Olivier Mak-Bouchard croque la situation avec le sens du burlesque et déroule totalement ces événements insensés. Je me suis régalée des réactions des professeurs de lettres, s'apercevant que le Grêlon d'
Arthur Rimbaud n'offrirait pas d'oeuvre supplémentaire à l'humanité ! C'est d'un délicieux cynisme:
"Les semaines passaient et les Grêlons, ceux d'
Arthur Rimbaud comme les autres, non seulement ne faisaient toujours pas de vers, n'ajoutaient aucune rime à leur oeuvre, mais restaient farouchement hébétés, ne disaient rien, ne savaient rien. Les yeux ailleurs ils étaient là sans être là. Ils ne faisaient que nous regarder, fixement.
La déception a été grande, la moitié des profs de lettres et d'histoire se sont mis en dépression jusqu'à la fin de l'année."(P.120)
Malgré le contexte préoccupant, le récit gagne en cocasse et maintient ce ton frais grâce à la narration ingénue de son jeune protagoniste, qui assiste à cette "débandade" historique !
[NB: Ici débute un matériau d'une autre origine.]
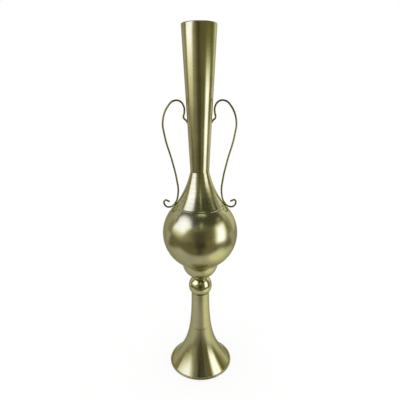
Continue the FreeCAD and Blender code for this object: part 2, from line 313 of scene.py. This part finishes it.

Mais malgré ce ton naïf et enfantin du début, imperceptiblement le récit bascule vers un réalisme empreint de menaces : d'une situation improbable qui apparaît au tout début comme étonnante, parfois amusante, l'auteur fait chanceler son roman dans un monde inquiétant qui n'est pas sans rappeler de sombres périodes historiques.
Quand la recrudescence des cas de Grêlons commence à peser sur la société, que des voix discordantes se font entendre, ce ne sont plus juste diverses opinions qui s'expriment mais des visions radicalement opposées qui émergent. le glissement qu'opère
Olivier Mak-Bouchard est finement amené, mais toujours avec le regard indolent mais très doux du protagoniste.
Et je suis totalement conquise par la construction de son roman, d'autant plus quand je relis la note de l'éditeur en début d'ouvrage et "l'achevé d'imprimer" dans les dernières pages, qui se répondent parfaitement et achèvent une boucle parfaite.